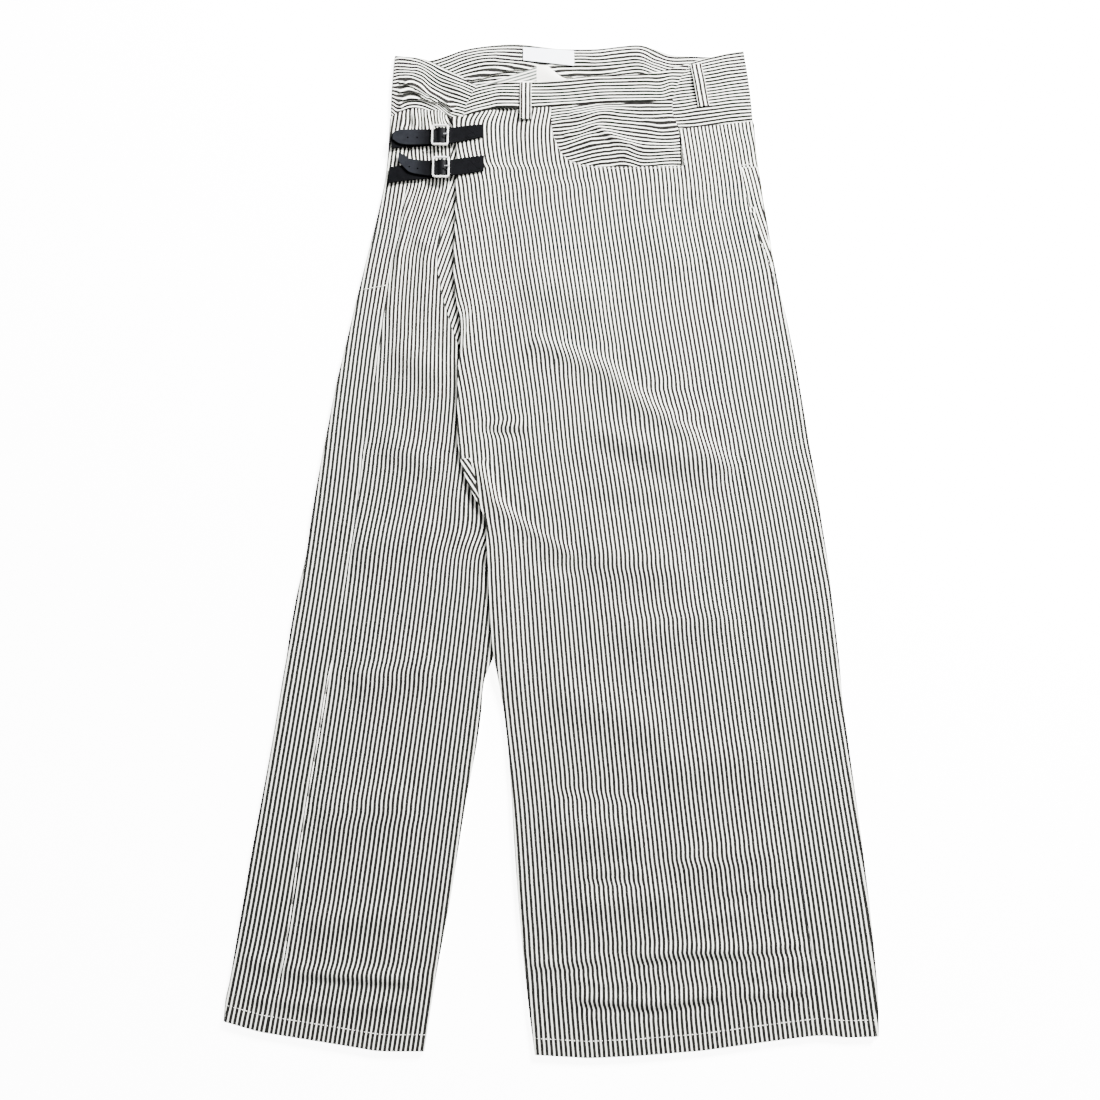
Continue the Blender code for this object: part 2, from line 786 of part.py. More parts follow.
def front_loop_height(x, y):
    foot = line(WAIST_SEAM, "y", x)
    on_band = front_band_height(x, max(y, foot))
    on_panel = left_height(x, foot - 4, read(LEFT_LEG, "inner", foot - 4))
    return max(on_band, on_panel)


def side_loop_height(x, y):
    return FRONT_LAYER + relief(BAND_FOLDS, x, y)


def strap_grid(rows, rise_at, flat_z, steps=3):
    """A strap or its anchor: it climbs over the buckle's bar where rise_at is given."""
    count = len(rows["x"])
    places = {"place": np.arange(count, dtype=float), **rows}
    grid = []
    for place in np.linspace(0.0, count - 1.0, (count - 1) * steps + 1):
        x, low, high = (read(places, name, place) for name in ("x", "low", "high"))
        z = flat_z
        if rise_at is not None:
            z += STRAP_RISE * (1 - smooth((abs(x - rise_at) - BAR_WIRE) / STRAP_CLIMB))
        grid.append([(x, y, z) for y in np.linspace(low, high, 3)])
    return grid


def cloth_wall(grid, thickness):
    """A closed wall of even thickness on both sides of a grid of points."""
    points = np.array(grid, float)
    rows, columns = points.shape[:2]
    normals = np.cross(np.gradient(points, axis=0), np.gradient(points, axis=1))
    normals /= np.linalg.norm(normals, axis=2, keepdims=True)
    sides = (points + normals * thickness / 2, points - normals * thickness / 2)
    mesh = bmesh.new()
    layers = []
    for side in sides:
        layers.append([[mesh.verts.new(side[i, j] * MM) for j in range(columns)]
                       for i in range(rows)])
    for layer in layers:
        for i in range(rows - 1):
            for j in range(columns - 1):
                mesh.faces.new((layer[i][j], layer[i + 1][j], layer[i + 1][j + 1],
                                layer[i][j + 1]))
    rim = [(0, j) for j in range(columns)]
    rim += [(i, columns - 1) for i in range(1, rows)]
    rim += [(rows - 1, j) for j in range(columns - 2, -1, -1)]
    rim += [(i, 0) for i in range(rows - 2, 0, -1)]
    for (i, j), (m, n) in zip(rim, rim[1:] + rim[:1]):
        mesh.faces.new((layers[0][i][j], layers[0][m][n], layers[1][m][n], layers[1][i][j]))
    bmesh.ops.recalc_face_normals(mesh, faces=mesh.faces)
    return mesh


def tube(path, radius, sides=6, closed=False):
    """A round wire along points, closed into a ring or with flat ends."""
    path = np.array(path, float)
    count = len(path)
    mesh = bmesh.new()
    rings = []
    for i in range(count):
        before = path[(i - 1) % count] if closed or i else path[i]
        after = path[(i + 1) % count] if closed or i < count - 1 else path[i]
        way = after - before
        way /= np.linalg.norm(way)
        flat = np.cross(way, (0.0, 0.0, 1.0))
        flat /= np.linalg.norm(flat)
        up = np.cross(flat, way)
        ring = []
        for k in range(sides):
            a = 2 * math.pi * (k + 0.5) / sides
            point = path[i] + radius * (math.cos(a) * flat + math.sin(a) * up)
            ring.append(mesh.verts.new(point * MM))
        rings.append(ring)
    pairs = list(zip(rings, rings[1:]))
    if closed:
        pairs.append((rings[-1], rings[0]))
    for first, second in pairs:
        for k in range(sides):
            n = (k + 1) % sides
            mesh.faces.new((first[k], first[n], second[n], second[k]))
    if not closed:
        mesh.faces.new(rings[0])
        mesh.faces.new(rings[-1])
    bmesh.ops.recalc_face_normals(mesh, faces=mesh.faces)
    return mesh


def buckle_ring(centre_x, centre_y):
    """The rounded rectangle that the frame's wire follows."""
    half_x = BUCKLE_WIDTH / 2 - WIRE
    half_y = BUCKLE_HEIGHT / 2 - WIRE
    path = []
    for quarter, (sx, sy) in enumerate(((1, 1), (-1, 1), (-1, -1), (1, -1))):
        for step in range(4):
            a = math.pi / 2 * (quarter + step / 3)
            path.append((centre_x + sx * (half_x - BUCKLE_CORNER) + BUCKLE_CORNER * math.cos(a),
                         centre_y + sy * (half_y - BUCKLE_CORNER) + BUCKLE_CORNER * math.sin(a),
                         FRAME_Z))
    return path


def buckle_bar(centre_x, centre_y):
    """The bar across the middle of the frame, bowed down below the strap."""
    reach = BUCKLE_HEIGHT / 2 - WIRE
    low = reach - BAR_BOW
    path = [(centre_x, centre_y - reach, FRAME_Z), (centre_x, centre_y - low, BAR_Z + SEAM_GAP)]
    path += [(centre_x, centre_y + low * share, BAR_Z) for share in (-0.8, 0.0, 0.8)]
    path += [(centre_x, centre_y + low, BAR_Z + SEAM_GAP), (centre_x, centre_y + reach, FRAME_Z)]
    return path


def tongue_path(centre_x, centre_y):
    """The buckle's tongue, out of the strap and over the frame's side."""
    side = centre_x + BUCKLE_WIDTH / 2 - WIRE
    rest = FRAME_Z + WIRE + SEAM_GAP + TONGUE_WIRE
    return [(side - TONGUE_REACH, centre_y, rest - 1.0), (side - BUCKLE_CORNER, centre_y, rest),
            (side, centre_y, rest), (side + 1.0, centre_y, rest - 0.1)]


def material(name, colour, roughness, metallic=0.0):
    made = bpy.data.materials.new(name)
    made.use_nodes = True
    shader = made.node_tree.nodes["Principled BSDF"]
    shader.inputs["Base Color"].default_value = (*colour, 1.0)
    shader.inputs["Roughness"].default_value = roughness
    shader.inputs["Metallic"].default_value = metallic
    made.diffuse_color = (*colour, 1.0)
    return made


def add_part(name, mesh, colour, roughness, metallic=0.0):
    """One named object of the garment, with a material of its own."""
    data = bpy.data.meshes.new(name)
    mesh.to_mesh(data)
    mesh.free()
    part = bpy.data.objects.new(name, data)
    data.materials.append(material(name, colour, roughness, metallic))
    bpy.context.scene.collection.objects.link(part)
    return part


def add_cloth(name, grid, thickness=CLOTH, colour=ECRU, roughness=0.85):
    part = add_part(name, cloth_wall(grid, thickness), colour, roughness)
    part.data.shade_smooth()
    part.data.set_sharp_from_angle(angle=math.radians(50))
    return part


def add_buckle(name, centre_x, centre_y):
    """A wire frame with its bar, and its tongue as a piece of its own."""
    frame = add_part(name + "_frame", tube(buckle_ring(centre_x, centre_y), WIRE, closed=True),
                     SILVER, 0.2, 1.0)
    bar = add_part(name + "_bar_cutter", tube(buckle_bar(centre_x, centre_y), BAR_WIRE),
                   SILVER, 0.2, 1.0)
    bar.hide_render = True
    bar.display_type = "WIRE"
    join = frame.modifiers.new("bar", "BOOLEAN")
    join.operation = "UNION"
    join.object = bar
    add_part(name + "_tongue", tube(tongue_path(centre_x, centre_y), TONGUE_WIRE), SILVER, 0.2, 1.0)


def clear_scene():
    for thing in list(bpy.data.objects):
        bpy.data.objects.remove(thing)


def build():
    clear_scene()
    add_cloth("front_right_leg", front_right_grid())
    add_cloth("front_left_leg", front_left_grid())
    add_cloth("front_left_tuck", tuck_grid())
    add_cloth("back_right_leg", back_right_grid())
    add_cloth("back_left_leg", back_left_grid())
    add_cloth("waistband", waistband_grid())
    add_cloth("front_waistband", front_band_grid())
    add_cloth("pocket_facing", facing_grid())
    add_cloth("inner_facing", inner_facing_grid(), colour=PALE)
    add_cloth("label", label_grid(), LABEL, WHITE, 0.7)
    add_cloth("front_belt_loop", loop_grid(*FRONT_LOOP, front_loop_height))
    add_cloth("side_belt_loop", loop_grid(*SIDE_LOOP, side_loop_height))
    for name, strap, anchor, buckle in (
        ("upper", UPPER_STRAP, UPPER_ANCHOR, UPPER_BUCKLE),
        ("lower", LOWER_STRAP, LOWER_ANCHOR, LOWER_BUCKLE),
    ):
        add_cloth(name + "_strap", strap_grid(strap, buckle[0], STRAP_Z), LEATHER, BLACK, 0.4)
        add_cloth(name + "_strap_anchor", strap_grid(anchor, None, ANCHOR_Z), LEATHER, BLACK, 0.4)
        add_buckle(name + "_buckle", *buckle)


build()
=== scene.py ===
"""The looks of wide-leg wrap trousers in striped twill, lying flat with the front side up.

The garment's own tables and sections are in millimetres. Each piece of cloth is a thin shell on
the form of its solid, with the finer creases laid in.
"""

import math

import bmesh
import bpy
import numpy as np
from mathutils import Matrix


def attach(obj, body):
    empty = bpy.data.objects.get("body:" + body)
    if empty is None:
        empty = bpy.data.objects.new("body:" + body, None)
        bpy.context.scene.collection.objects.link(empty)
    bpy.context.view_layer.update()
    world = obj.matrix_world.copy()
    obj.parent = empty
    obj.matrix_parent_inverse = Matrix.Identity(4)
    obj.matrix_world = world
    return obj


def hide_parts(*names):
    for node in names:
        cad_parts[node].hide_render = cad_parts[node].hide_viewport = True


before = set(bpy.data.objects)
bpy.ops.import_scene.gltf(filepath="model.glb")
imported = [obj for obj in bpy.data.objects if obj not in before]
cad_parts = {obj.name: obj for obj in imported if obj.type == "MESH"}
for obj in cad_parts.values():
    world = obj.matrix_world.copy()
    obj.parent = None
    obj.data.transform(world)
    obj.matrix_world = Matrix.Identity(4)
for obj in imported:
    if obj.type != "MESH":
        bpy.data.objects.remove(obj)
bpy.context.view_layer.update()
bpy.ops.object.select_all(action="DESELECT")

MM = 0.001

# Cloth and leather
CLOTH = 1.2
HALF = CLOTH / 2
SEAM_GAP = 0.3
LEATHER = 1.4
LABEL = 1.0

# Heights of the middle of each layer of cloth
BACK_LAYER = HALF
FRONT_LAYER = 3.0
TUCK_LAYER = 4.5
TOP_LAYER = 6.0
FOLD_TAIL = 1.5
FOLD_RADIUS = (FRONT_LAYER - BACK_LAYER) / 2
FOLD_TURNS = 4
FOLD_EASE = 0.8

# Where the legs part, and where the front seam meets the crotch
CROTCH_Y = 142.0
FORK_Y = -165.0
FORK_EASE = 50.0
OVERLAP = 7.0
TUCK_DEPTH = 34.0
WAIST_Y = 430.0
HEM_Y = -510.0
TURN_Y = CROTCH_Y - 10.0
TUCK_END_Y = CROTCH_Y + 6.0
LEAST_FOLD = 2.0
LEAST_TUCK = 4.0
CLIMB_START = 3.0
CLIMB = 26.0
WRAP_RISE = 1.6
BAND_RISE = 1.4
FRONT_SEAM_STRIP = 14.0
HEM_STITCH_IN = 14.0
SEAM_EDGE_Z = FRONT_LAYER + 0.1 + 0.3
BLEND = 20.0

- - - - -

Aim:
Return the opening line of the data and every line after it through the line containing "return FRONT_LAYER +", please, exactly as written and with nothing added.

Expected output:
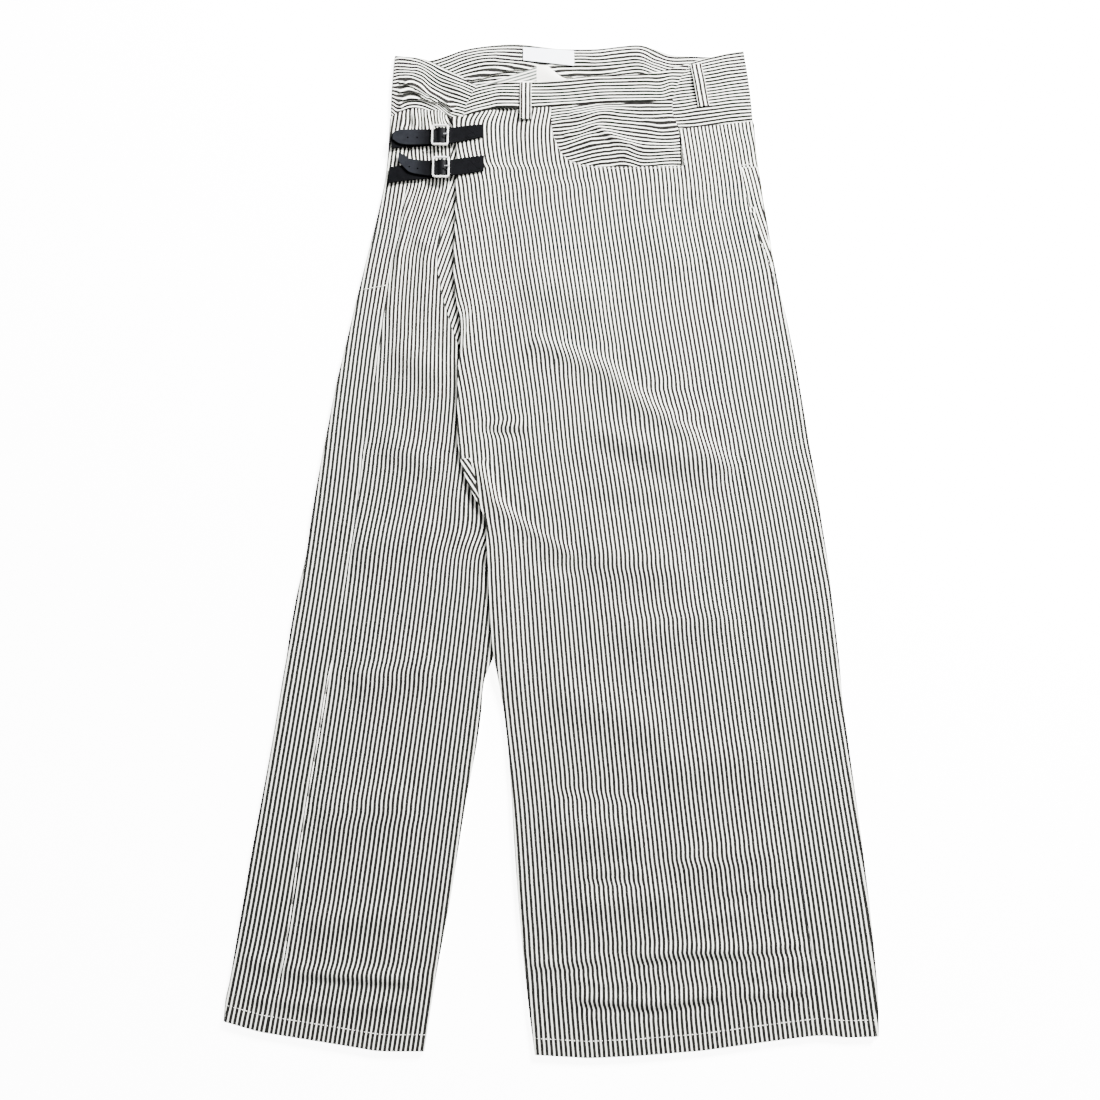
Continue the Blender code for this object: part 2, from line 786 of part.py. More parts follow.
def front_loop_height(x, y):
    foot = line(WAIST_SEAM, "y", x)
    on_band = front_band_height(x, max(y, foot))
    on_panel = left_height(x, foot - 4, read(LEFT_LEG, "inner", foot - 4))
    return max(on_band, on_panel)


def side_loop_height(x, y):
    return FRONT_LAYER + relief(BAND_FOLDS, x, y)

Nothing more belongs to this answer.